▸ **Collected data**:
— START —

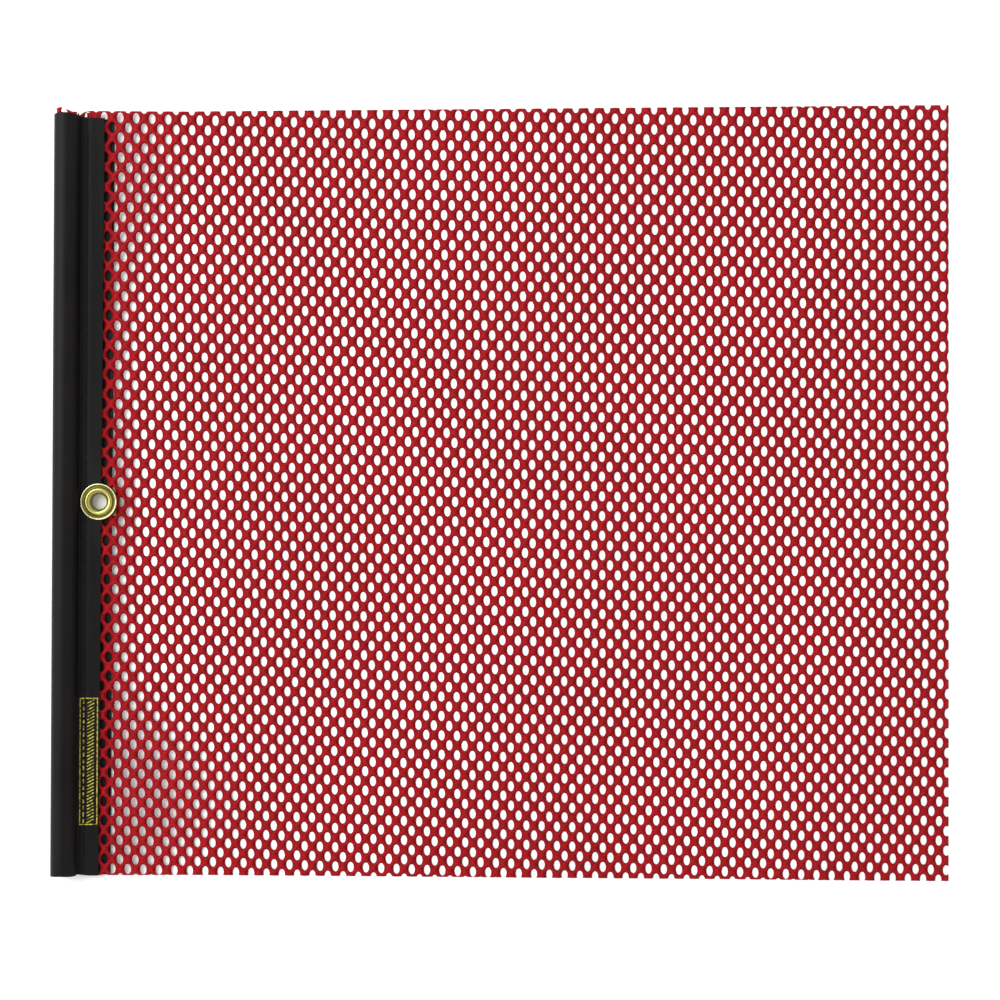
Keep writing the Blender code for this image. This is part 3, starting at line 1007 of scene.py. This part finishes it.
thread_black = bonded_thread()
rim_radius = (eyelet_high.x - eyelet_low.x) / 2
washer_radius = (washer_high.x - washer_low.x) / 2
needle_stitches = stitch_row("needle_stitches", 1, rim_radius)
finish_piece(needle_stitches, thread_black)
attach(needle_stitches, "hoist")
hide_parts("needle_thread_head", "needle_thread_foot")
bobbin_stitches = stitch_row("bobbin_stitches", -1, washer_radius)
finish_piece(bobbin_stitches, thread_black)
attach(bobbin_stitches, "hoist")
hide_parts("bobbin_thread_head", "bobbin_thread_foot")

# %% [markdown]
# ## The grommet
#
# The eyelet is one disc of sheet brass, drawn into a barrel with a ringed rim. Its section is
# traced by extruding a single point from step to step, spun once round the hole's axis, and given
# the sheet's thickness by Solidify. A subdivision rounds every bend as a press does.

# %% The eyelet's section, as distances from the hole's axis and heights, in millimetres
SPIN_STEPS = 32
BRASS_SHEET = 0.5 * MM
rim_under = (front_vinyl_up + vinyl_thickness / 2 + LAYER_GAP) / MM
EYELET_SECTION = [
    (7.0, 0.45), (5.6, 0.32), (4.9, 0.9), (4.85, 2.4), (4.85, rim_under - 0.6),
    (5.0, rim_under + 0.1), (5.4, rim_under + 0.62), (6.05, rim_under + 1.08),
    (6.8, rim_under + 1.36), (7.45, rim_under + 1.3), (7.95, rim_under + 0.85),
    (8.3, rim_under + 0.32), (8.7, rim_under + 0.15), (9.55, rim_under + 0.15),
    (9.9, rim_under + 0.4), (10.15, rim_under + 0.85), (10.5, rim_under + 0.85),
    (10.68, rim_under + 0.35),
]


def spun_piece(name, section):
    """Extrudes a point along a section and spins the line round the vertical axis."""
    deselect_all()
    bpy.ops.mesh.primitive_plane_add(size=MM)
    piece = bpy.context.active_object
    piece.name = name
    edit_all()
    bpy.ops.mesh.merge(type="CENTER")
    bpy.ops.transform.translate(value=(section[0][0] * MM, 0.0, section[0][1] * MM))
    for (out, up), (next_out, next_up) in zip(section, section[1:]):
        step = ((next_out - out) * MM, 0.0, (next_up - up) * MM)
        bpy.ops.mesh.extrude_region_move(TRANSFORM_OT_translate={"value": step})
    bpy.ops.mesh.select_all(action="SELECT")
    bpy.ops.mesh.spin(steps=SPIN_STEPS, angle=2 * math.pi, center=(0, 0, 0), axis=(0, 0, 1))
    bpy.ops.mesh.select_all(action="SELECT")
    bpy.ops.mesh.remove_doubles(threshold=0.01 * MM)
    bpy.ops.mesh.normals_make_consistent(inside=False)
    bpy.ops.object.mode_set(mode="OBJECT")
    return piece


# %% The eyelet
eyelet = spun_piece("brass_eyelet", EYELET_SECTION)
sheet = eyelet.modifiers.new("sheet", "SOLIDIFY")
sheet.thickness = BRASS_SHEET
sheet.offset = 0.0
rounding = eyelet.modifiers.new("rounding", "SUBSURF")
rounding.levels = 2
rounding.render_levels = 2
apply_modifiers(eyelet)
shade(eyelet)
eyelet.data.transform(Matrix.Translation((grommet_at.x, grommet_at.y, 0.0)))


# %% Spun brass
BARREL_OUT = 4.5              # millimetres from the grommet's axis
RIM_OUT = 11.0


def ring_share(out):
    """How far a distance from the axis lies between the barrel and the rim, 0 to 1."""
    return (out - BARREL_OUT) / (RIM_OUT - BARREL_OUT)


def spun_brass():
    """Yellow brass, pressed and tumbled bright: greenish gold, with painted shade inside the barrel,
    painted shade over a little tarnish in the groove, and a painted highlight on the rim."""
    material, tree, shader = new_material("spun_brass", Metallic=1.0, Base_Color=linear("A39A5C"))
    centre = hoist_to_row @ grommet_at
    place = add_node(
        tree, "ShaderNodeMapping",
        {
            "Vector": object_coordinates(tree), "Scale": (1, 1, 0),
            "Location": (-centre.x, -centre.y, 0),
        },
    ).outputs["Vector"]
    from_axis = add_node(
        tree, "ShaderNodeVectorMath", {0: place}, operation="LENGTH"
    ).outputs["Value"]
    across_ring = add_node(
        tree, "ShaderNodeMapRange",
        {"Value": from_axis, "From Min": BARREL_OUT * MM, "From Max": RIM_OUT * MM},
    ).outputs["Result"]
    # The ramp paints light and shade into the colour: darker towards the barrel as painted shade, dark in
    # the groove as painted shade over a little tarnish, and pale on the rim's bead as a painted highlight.
    colour = colour_ramp(tree, across_ring, [
        (ring_share(4.7), "8C8442"), (ring_share(6.6), "ABA35C"), (ring_share(7.9), "ABA35C"),
        (ring_share(8.4), "5A5824"), (ring_share(9.5), "5A5824"), (ring_share(9.95), "D6D2A2"),
    ])
    tree.links.new(colour, shader.inputs["Base Color"])
    wear = noise(tree, place, 320.0, 2.0)
    gloss = add_node(
        tree, "ShaderNodeMapRange", {"Value": wear, "To Min": 0.2, "To Max": 0.3}
    ).outputs["Result"]
    tree.links.new(gloss, shader.inputs["Roughness"])
    return material


brass = spun_brass()
finish_piece(eyelet, brass)
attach(eyelet, "hoist")
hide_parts("grommet_eyelet")
washer = frame["nodes"]["grommet_washer"]
for material_slot in washer.material_slots:
    material_slot.material = brass

# %% [markdown]
# ## The printed mark
#
# A warning flag's maker prints a mark on the sleeve in yellow ink. This one is a plain frame with a
# ladder of slanted bars and a row of dashes. Each stroke is a grid primitive, made the stroke's
# size in edit mode, turned and moved to its place. The strokes are laid on the vinyl and given the
# ink's thickness.

# %% Strokes of ink
INK_THICKNESS = 0.06 * MM
INK_LIFT = 0.02 * MM
STROKE = 0.62 * MM
MARK_LOW = Vector((8.6, -192.8)) * MM
MARK_HIGH = Vector((18.4, -118.8)) * MM
GRID_STEP = 1.2 * MM
BAR_COUNT = 38
BAR_WIDTH = 0.7 * MM
BAR_LENGTH = 4.4 * MM
BAR_ANGLE = math.radians(62)
BAR_ACROSS = 14.6 * MM
DASH_LENGTH = 2.4 * MM
DASH_ACROSS = 10.6 * MM


def ink_stroke(middle, width, length, angle=0.0):
    """A flat stroke of ink, its length along the hoist until it is turned by the angle."""
    deselect_all()
    bpy.ops.mesh.primitive_grid_add(
        x_subdivisions=2, y_subdivisions=max(2, int(length / GRID_STEP)), size=1.0
    )
    stroke = bpy.context.active_object
    edit_all()
    bpy.ops.transform.resize(value=(width, length, 1.0), center_override=(0, 0, 0))
    bpy.ops.transform.rotate(value=angle, orient_axis="Z", center_override=(0, 0, 0))
    bpy.ops.transform.translate(value=(middle[0], middle[1], 0.0))
    bpy.ops.object.mode_set(mode="OBJECT")
    return stroke


def printed_mark():
    middle = (MARK_LOW + MARK_HIGH) / 2
    size = MARK_HIGH - MARK_LOW
    strokes = [
        ink_stroke((MARK_LOW.x, middle.y), STROKE, size.y + STROKE),
        ink_stroke((MARK_HIGH.x, middle.y), STROKE, size.y + STROKE),
        ink_stroke((middle.x, MARK_LOW.y), STROKE, size.x - STROKE, math.pi / 2),
        ink_stroke((middle.x, MARK_HIGH.y), STROKE, size.x - STROKE, math.pi / 2),
    ]
    for number in range(1, BAR_COUNT):
        along = MARK_LOW.y + number * size.y / BAR_COUNT
        strokes.append(ink_stroke((BAR_ACROSS, along), BAR_WIDTH, BAR_LENGTH, BAR_ANGLE))
        if number % 2:
            strokes.append(ink_stroke((DASH_ACROSS, along), BAR_WIDTH, DASH_LENGTH))
    mark = join_pieces("printed_mark", strokes)
    points = get_points(mark)
    points[:, 2] = INK_LIFT
    set_points(mark, points)
    lay_on_sleeve(mark)
    film = mark.modifiers.new("film", "SOLIDIFY")
    film.thickness = INK_THICKNESS
    film.offset = 1.0
    apply_modifiers(mark)
    return mark


# %% Screen ink
def screen_ink():
    """Yellow vinyl ink, printed thin, so black shows through where it is sparse."""
    material, tree, shader = new_material(
        "screen_ink", Base_Color=linear("C8BE34"), Roughness=0.5, Specular_IOR_Level=0.3
    )
    place = object_coordinates(tree)
    sparse = noise(tree, place, 700.0, 3.0)
    colour = colour_ramp(tree, sparse, [(0.4, "4F4B10"), (0.62, "BDB340")])
    tree.links.new(colour, shader.inputs["Base Color"])
    add_bump(tree, shader, sparse, 0.02 * MM, 0.6)
    return material


mark = printed_mark()
finish_piece(mark, screen_ink())
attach(mark, "hoist")

# %% [markdown]
# ## The staff
#
# The staff is a birch dowel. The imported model's rod has the right shape, so it stays and only gets
# its wood: fine grain drawn out along the rod, darker growth bands, and end grain at its ends.


# %% Turned birch
def turned_birch():
    """Birch, turned and left bare: pale, even and matt, with fine grain along the rod."""
    material, tree, shader = new_material(
        "turned_birch", Roughness=0.55, Specular_IOR_Level=0.35
    )
    place = add_node(
        tree, "ShaderNodeMapping",
        {
            "Vector": object_coordinates(tree), "Scale": (1.0, 0.04, 1.0),
            "Location": (-staff_middle.x, 0.0, -staff_middle.z),
        },
    ).outputs["Vector"]
    grain = noise(tree, place, 900.0, 4.0)
    bands = add_node(
        tree, "ShaderNodeTexWave", {"Vector": place, "Scale": 260.0, "Distortion": 4.0, "Detail": 2.0},
        wave_type="RINGS", rings_direction="Y",
    ).outputs["Fac"]
    wood = colour_ramp(tree, bands, [(0.2, "C9A877"), (0.8, "DDC297")])
    streaks = colour_ramp(tree, grain, [(0.35, "D8C7AE"), (0.6, "FFFFFF")])
    colour = add_node(
        tree, "ShaderNodeMix", {0: 0.8, 6: wood, 7: streaks}, data_type="RGBA", blend_type="MULTIPLY"
    ).outputs[2]
    tree.links.new(colour, shader.inputs["Base Color"])
    add_bump(tree, shader, grain, 0.08 * MM, 0.5)
    return material


birch = turned_birch()
for material_slot in frame["nodes"]["staff_rod"].material_slots:
    material_slot.material = birch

— END —

▸ **Problem description**: Copy the lines from the start of the data verbatim, stopping after the line containing "# the sheet's".

▸ **Task result**:
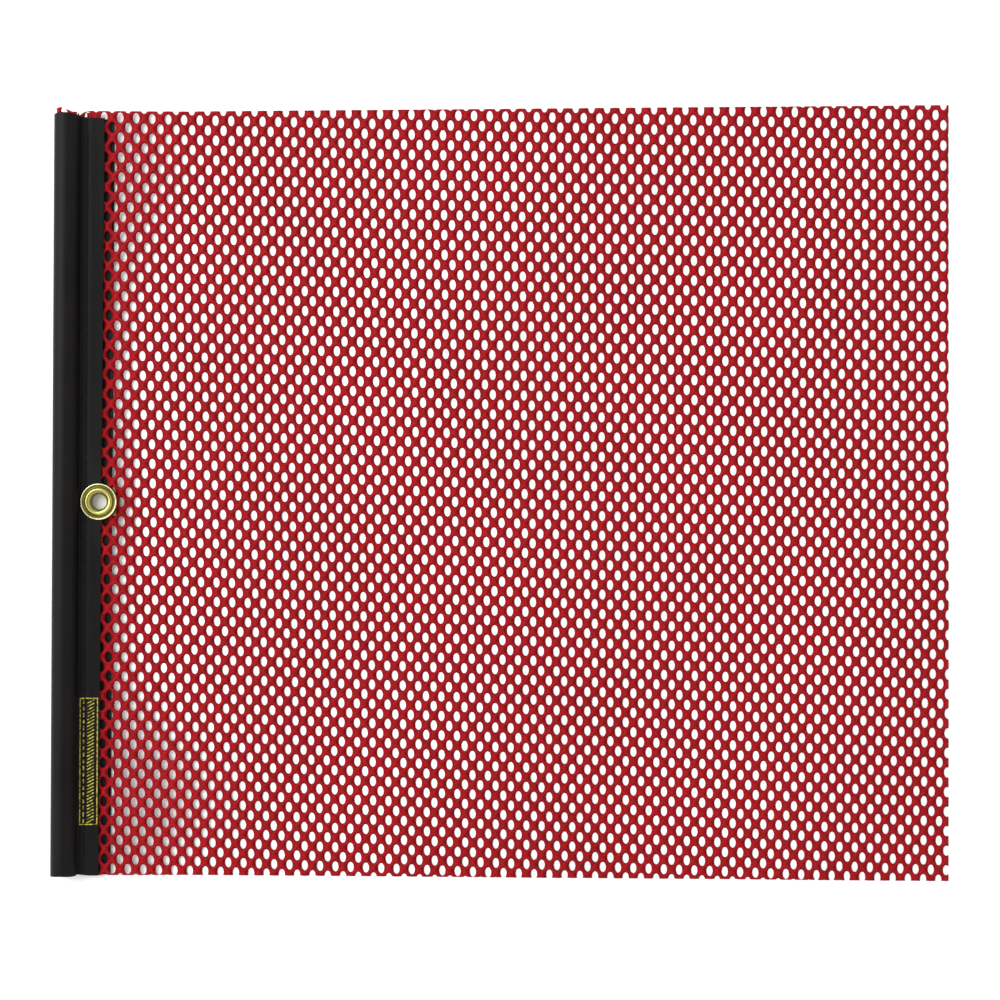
Keep writing the Blender code for this image. This is part 3, starting at line 1007 of scene.py. This part finishes it.
thread_black = bonded_thread()
rim_radius = (eyelet_high.x - eyelet_low.x) / 2
washer_radius = (washer_high.x - washer_low.x) / 2
needle_stitches = stitch_row("needle_stitches", 1, rim_radius)
finish_piece(needle_stitches, thread_black)
attach(needle_stitches, "hoist")
hide_parts("needle_thread_head", "needle_thread_foot")
bobbin_stitches = stitch_row("bobbin_stitches", -1, washer_radius)
finish_piece(bobbin_stitches, thread_black)
attach(bobbin_stitches, "hoist")
hide_parts("bobbin_thread_head", "bobbin_thread_foot")

# %% [markdown]
# ## The grommet
#
# The eyelet is one disc of sheet brass, drawn into a barrel with a ringed rim. Its section is
# traced by extruding a single point from step to step, spun once round the hole's axis, and given
# the sheet's thickness by Solidify. A subdivision rounds every bend as a press does.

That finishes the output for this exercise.